Automatic Key Generation

Shibboleth 3.x includes a batch/shell script that uses OpenSSL to automatically generate a keypair and self-signed certificate containing the machine's hostname. This script is run during installation on most platforms, assuming the files sp-key.pem and sp-cert.pem are not already present. To run the script by hand, simply use the keygen.bat or keygen.sh script directly.

Options can be supplied to the script to manually override the hostname used by the script, control the certificate lifetime, and overwrite an existing keypair. Use the -h option to see usage information.

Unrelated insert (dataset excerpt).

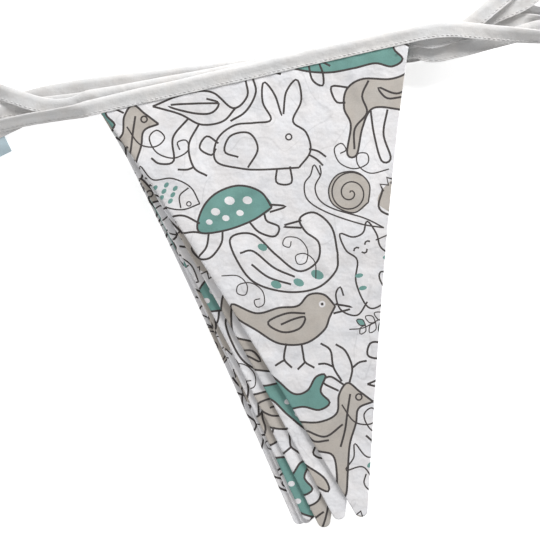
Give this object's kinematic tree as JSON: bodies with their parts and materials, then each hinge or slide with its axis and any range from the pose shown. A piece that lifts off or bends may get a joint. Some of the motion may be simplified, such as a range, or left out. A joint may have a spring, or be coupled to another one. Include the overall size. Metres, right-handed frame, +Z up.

If you are running multiple virtual hosts, you do NOT need to request multiple certificates. This certificate is not (generally) used to enable SSL on your web server and does not have to match the actual hostnames that might be visible to your users.

Private Key Protection

Your private key is like a password for your server and needs to be both available to the software while it runs but also highly secure and inaccessible. You can see that these are competing goals. People often encrypt their keys with a pass-phrase, but since the pass-phrase has to then be stored in a file, and usually that file is backed up together with the key, nothing is gained. The best solution is to set a very strict set of permissions on the key file. Only the Shibboleth service/daemon needs access to it. You may also want to back the key up to an offline device, such as a USB dongle, and place it in a lockbox. You might then exclude the private key from your backup procedures so that it does not become vulnerable to theft by anyone with access to the tapes. You MUST protect your key.

Certificate Verification

When you're done, proceed with the configuration process for an LSU-specific or federated deployment, during which you will submit the certificate you generated along with additional information about your service. During the registration process, you will be contacted and asked to run another command to compute the SHA-1 hash of your certificate so that you can repeat it over the phone and verify its authenticity:

openssl sha1 -c sp-cert.pem

Note about Multiple Servers

If the configuration of a single application or service is spread across multiple physical web servers, you can either share a single key and certificate across all of the servers, or generate a new key on each server. Each approach has its advantages and disadvantages. Using multiple keys is more technically correct and prevents a single key compromise from preventing the use of the others. However, it creates some additional work in managing independent keys and certificates. Each certificate can be logically associated by Shibboleth with your service, so the use of multiple certificates is not a technical problem for the system itself.